I even admit that my faith is irrational. That seems to be the nature of faith. But how can you discount any rational acceptance of faith or even agnostic, rational, possibility without knowing the ultimate answers? I can’t prove or disprove Catholicism, Hiduism, Islam or any religion any more than you can. I also can’t discount by rational means the truth of any other religion. In fact, they rather rationally and fairly are encompassed in Mormonism, one if the doctrines of which holds that all men and women, and whatever their nature of sin and error are heirs of eternal glory unless they commit some unpardonable sin denying the spirit when they have full knowledge (which we don’t even know how to define ourselves since none of us apparently have that full knowledge). We don’t condemn anyone to a straight up or down heaven or hell. But I didn’t mean to get into doctrinal issues.
I know you have serious personal, political and even moral differences with official Mormonism. My faith is such that all those things can be eventually worked out. And I know that “belief” ultimately comes down to a question of choice – as does rationality for the most part. But can you really dismiss my and any other religion by saying its doctrines are “manifestly untrue?”
Not all of them. But I added the qualifier: “perhaps because they are more easily exposed because they are so recently concocted.” The story of the golden plates is so obviously a fraud it beggars belief. Theories about racial difference based on God’s intervention are empirically refuted by Darwin. The idea that God may literally live on a planet is, er, contrary to what we know to be true:
The literal interpretation of Kolob as an actual star or planet has significant formative impact on Mormon belief and criticism, leading to conceptions such as that God dwells within this universe, and that the Biblical creation is a creation of the local earth, solar system, or galaxy, rather than the entire known physical reality.

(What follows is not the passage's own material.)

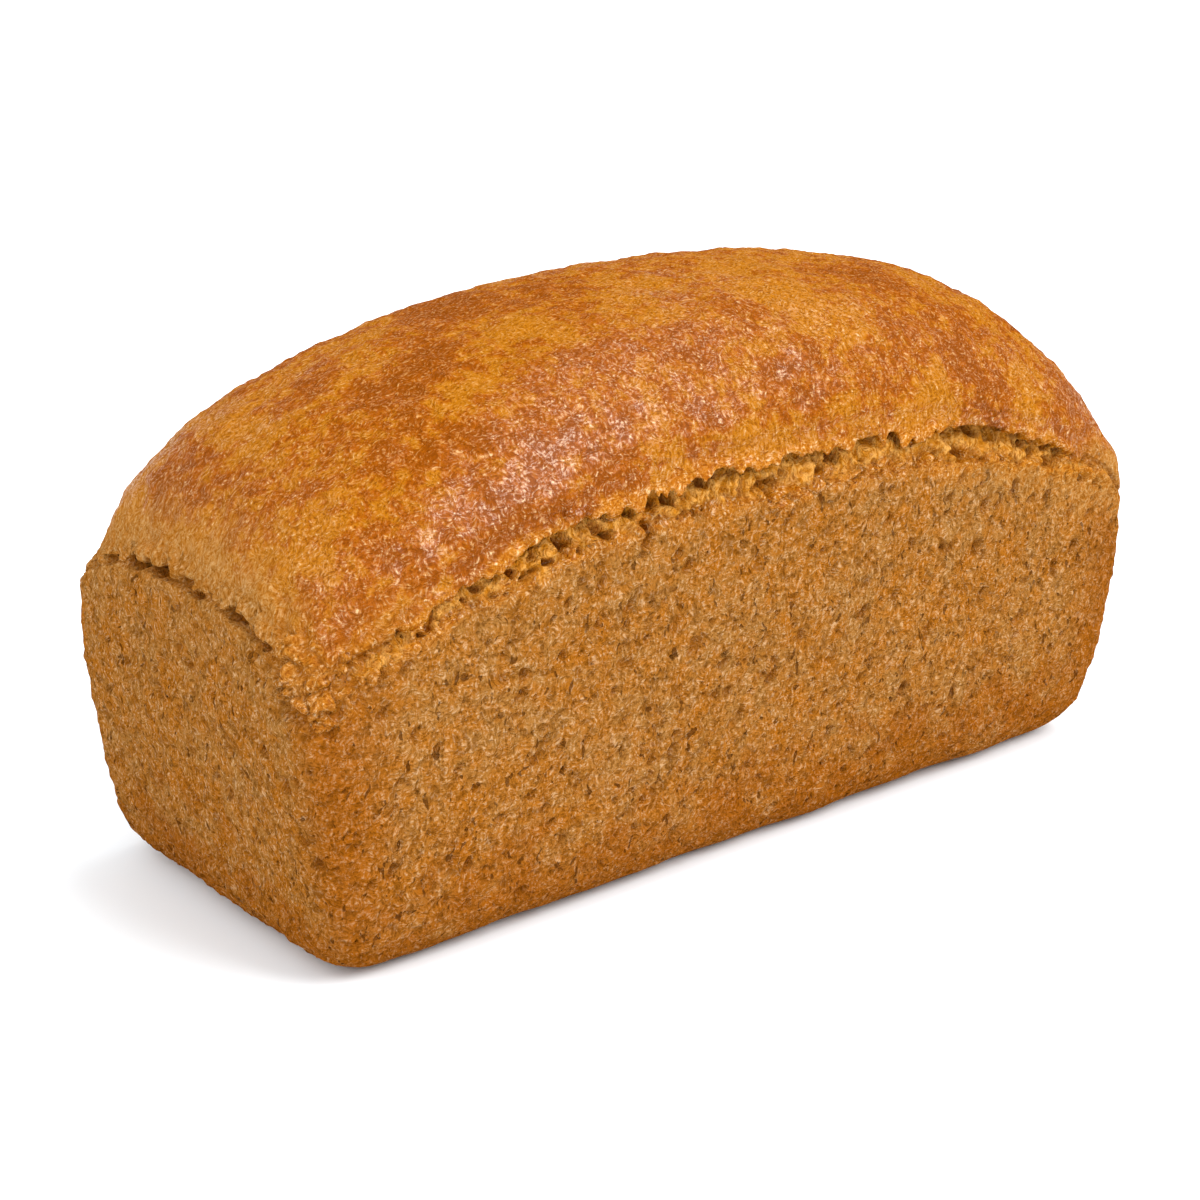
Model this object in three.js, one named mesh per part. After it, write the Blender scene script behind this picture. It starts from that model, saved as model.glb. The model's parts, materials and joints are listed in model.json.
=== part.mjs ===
// A tin loaf: wholemeal bread baked in one piece in a flared loaf tin, its crust torn open along the front.
// Millimetres, +Z up. X runs along the loaf, the big tear faces -Y, the origin is the centre of the base.
import * as THREE from "three";
import { ParametricGeometry } from "three/addons/geometries/ParametricGeometry.js";

// Driving dimensions of the walls, which take the tin's shape
const LENGTH = 251; // end to end at GAUGE_HEIGHT, before the bow
const WIDTH = 105.7; // front to back at GAUGE_HEIGHT
const GAUGE_HEIGHT = 65;
const END_FLARE = 0.074; // how far an end wall leans out for each mm of height
const SIDE_FLARE = 0.058; // the same for the front and back walls
const END_BOW = 2.1; // how far an end wall swells out, halfway up to BOW_TOP
const SIDE_BOW = 1.1;
const BOW_TOP = 90; // the height at which the swelling has died away
const CORNER_RADIUS = 9.5;
const BASE_EDGE_RADIUS = 13.4;

// The edge of the crust, lowest at the four corners, where the dough rounded off
const CORNER_HEIGHT = 68.2;
const END_ARCH = 14.8; // how much higher the edge is at the middle of an end
const FRONT_ARCH = 33.5;
const BACK_ARCH = 27.4;
const ARCH_POWER = 2.8;

// The domed crust inside that edge
const TOP_HEIGHT = 133.5;
const HIGH_END_RISE = 3.1; // how much the +X end of the dome is lifted, and the other end lowered
const DOME_POWER_X = 1.45;
const DOME_POWER_Y = 2.1;
const DOME_BLUNTNESS = 0.545;

// The torn band between the top of the wall and the edge of the crust
const CREASE_GAP = 1.4; // its height at the ends and corners
const FRONT_GAP = 10.5; // its height at the middle of the front
const BACK_GAP = 4.5;
const CREASE_DEPTH = 1.2;
const DEPTH_PER_GAP = 0.25; // how much deeper the band is for each mm of height
const LIP_INSET = 0.6; // how far the wall's top and the crust's lip turn in
const UNDER_LIP = 0.85; // the share of the band's height at which it turns out under the lip
const BAND_FOOT = 0.3; // the share of the height up to which it is still shallow
const FOOT_DEPTH = 0.6; // its depth there, as a share of the full depth

// How finely the surface is divided
const LONG_STEPS = 24;
const END_STEPS = 11;
const CORNER_STEPS = 5;
const BASE_EDGE_STEPS = 5;
const WALL_STEPS = 6;
const DOME_STEPS = 16;
const DOME_CROWDING = 1.7; // packs the dome's rings towards the lip

const ORIGIN = new THREE.Vector2();

// The stops around the outline. Each has its place on the walls' straight core, as a share of the core's half
// sizes, and the way that the wall faces there.
function outlineStops() {
  const stops = [];
  for (let side = 0; side < 4; side++) {
    const along = new THREE.Vector2(1, 0).rotateAround(ORIGIN, (side * Math.PI) / 2);
    const facing = new THREE.Vector2(along.y, -along.x);
    const steps = side % 2 ? END_STEPS : LONG_STEPS;
    for (let i = 0; i < steps; i++) {
      const share = (2 * i) / steps - 1;
      stops.push({ core: facing.clone().addScaledVector(along, share), facing });
    }
    for (let i = 0; i < CORNER_STEPS; i++) {
      const turned = facing.clone().rotateAround(ORIGIN, (i / CORNER_STEPS) * (Math.PI / 2));
      stops.push({ core: facing.clone().add(along), facing: turned });
    }
  }
  stops.push(stops[0]);
  return stops;
}

// A point of the wall's face at a height, moved inwards by an inset.
function wallPoint(stop, z, inset = 0) {
  const lean = z - GAUGE_HEIGHT;
  const bow = Math.sin(Math.PI * THREE.MathUtils.clamp(z / BOW_TOP, 0, 1)) ** 2;
  const coreX = LENGTH / 2 + END_FLARE * lean + END_BOW * bow - CORNER_RADIUS;
  const coreY = WIDTH / 2 + SIDE_FLARE * lean + SIDE_BOW * bow - CORNER_RADIUS;
  const reach = CORNER_RADIUS - inset;
  const x = stop.core.x * coreX + stop.facing.x * reach;
  const y = stop.core.y * coreY + stop.facing.y * reach;
  return new THREE.Vector3(x, y, z);
}

// The stop's place in the square that the whole plan fills: -1 to 1 both ways.
function unitPlace(stop) {
  const cornerX = CORNER_RADIUS / (LENGTH / 2);
  const cornerY = CORNER_RADIUS / (WIDTH / 2);
  const x = stop.core.x * (1 - cornerX) + stop.facing.x * cornerX;
  const y = stop.core.y * (1 - cornerY) + stop.facing.y * cornerY;
  return new THREE.Vector2(x, y);
}

// 0 at the front face, 1 at the back.
const backShare = (unitY) => (1 + unitY) / 2;

// How high the edge of the crust would lie over a place in that square: it arches along each side.
function edgeHeight(place) {
  const sideArch = THREE.MathUtils.lerp(FRONT_ARCH, BACK_ARCH, backShare(place.y));
  const alongSide = 1 - Math.abs(place.x) ** ARCH_POWER;
  const alongEnd = 1 - Math.abs(place.y) ** ARCH_POWER;
  return CORNER_HEIGHT + sideArch * alongSide + END_ARCH * alongEnd;
}

// 1 in the middle of that square, falling to 0 on its sides.
function fullness(place) {
  return (1 - Math.abs(place.x) ** DOME_POWER_X) * (1 - Math.abs(place.y) ** DOME_POWER_Y);
}

// The crust's height over a stop drawn in towards the middle by a share: its edge at 1, the crown at 0.
function crustHeight(stop, share) {
  const outer = unitPlace(stop);
  const place = outer.clone().multiplyScalar(share);
  const inward = (fullness(place) - fullness(outer)) / (1 - fullness(outer));
  const swell = Math.max(0, inward) ** DOME_BLUNTNESS;
  return THREE.MathUtils.lerp(edgeHeight(place), TOP_HEIGHT + HIGH_END_RISE * place.x, swell);
}

// The tear at a stop: the wall's top, the lip above it, and the height and depth of the band between them.
function tearAt(stop) {
  const { x, y } = unitPlace(stop);
  const lip = crustHeight(stop, 1);
  const sideGap = THREE.MathUtils.lerp(FRONT_GAP, BACK_GAP, backShare(y)) - CREASE_GAP;
  const gap = CREASE_GAP + sideGap * (1 - Math.abs(x) ** ARCH_POWER);
  return { rim: lip - gap, lip, gap, depth: CREASE_DEPTH + DEPTH_PER_GAP * gap };
}

// A ring of the base's rounded edge, by its angle from the flat base.
function baseEdgeRing(angle) {
  const inset = BASE_EDGE_RADIUS * (1 - Math.sin(angle));
  const z = BASE_EDGE_RADIUS * (1 - Math.cos(angle));
  const shrink = new THREE.Vector3(1 - inset / (LENGTH / 2), 1 - inset / (WIDTH / 2), 1);
  return (stop) => wallPoint(stop, z).multiply(shrink);
}

// A ring of the wall, as a share of the way from the base's edge to just under the wall's top.
function wallRing(share) {
  return (stop) => {
    const top = tearAt(stop).rim - LIP_INSET;
    return wallPoint(stop, THREE.MathUtils.lerp(BASE_EDGE_RADIUS, top, share));
  };
}

// A ring inside the torn band, as shares of the band's height and depth.
function bandRing(share, depthShare) {
  return (stop) => {
    const { rim, gap, depth } = tearAt(stop);
    return wallPoint(stop, rim + gap * share, depth * depthShare);
  };
}

// A ring of the domed crust: the lip's outline drawn in towards the middle by a share.
function domeRing(share) {
  return (stop) => {
    const { x, y } = wallPoint(stop, tearAt(stop).lip, LIP_INSET);
    return new THREE.Vector3(x * share, y * share, crustHeight(stop, share));
  };
}

// Every ring of the surface, from the centre of the base to the crown.
function loafRings() {
  const rings = [() => new THREE.Vector3(0, 0, 0)];
  for (let i = 0; i <= BASE_EDGE_STEPS; i++) rings.push(baseEdgeRing((i / BASE_EDGE_STEPS) * (Math.PI / 2)));
  for (let i = 1; i <= WALL_STEPS; i++) rings.push(wallRing(i / WALL_STEPS));
  rings.push((stop) => wallPoint(stop, tearAt(stop).rim, LIP_INSET));
  rings.push(bandRing(BAND_FOOT, FOOT_DEPTH), bandRing(UNDER_LIP, 1));
  for (let i = 0; i <= DOME_STEPS; i++) rings.push(domeRing(1 - (i / DOME_STEPS) ** DOME_CROWDING));
  return rings;
}

function loafGeometry() {
  const stops = outlineStops();
  const rings = loafRings();
  const surface = (u, v, target) => {
    const stop = stops[Math.round(u * (stops.length - 1))];
    const ring = rings[Math.round(v * (rings.length - 1))];
    target.copy(ring(stop));
  };
  const geometry = new ParametricGeometry(surface, stops.length - 1, rings.length - 1);
  geometry.computeVertexNormals();
  return geometry;
}

const breadCrust = new THREE.MeshStandardMaterial({ color: 0xb97634, roughness: 0.7, metalness: 0 });

const loaf = new THREE.Mesh(loafGeometry(), breadCrust);
loaf.name = "loaf";

const tinLoaf = new THREE.Group();
tinLoaf.add(loaf);

export default tinLoaf;
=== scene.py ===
import json
import math
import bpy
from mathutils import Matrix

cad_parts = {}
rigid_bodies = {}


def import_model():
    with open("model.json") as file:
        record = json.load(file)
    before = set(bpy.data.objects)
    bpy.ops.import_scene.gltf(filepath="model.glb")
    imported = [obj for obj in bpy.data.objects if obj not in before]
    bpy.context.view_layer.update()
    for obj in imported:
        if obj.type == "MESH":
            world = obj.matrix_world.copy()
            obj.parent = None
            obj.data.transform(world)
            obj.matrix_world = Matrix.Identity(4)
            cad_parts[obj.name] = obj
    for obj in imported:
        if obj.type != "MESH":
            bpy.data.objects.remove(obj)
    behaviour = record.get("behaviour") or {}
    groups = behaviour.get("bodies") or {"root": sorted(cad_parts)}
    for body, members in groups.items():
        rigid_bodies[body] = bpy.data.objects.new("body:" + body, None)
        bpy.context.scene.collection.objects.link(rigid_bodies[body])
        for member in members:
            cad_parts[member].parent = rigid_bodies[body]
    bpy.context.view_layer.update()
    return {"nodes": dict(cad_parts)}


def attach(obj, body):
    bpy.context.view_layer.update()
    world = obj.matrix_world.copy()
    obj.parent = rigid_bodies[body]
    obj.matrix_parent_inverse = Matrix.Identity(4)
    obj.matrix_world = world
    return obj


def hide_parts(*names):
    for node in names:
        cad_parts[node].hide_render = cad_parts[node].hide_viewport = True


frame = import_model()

from types import SimpleNamespace

import bpy
import numpy as np
from mathutils import Vector
from mathutils.bvhtree import BVHTree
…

Yes, some Mormons interpret these doctrines as metaphors. But we know that Smith meant them to be literal truths, derived from his misreading of ancient plates and papyri, placing him smack-dab in the middle of nineteenth century historicism. I do not doubt David Brooks’ empirical thesis that requiring people to believe facts they know to be untrue is such a leap of faith that the religions they adhere to have great power and strength. But that doesn’t make them true, which is the only criterion that matters for religion, in my view.
It makes contemporary fundamentalism a form of postmodernism. Which in so many ways, it is.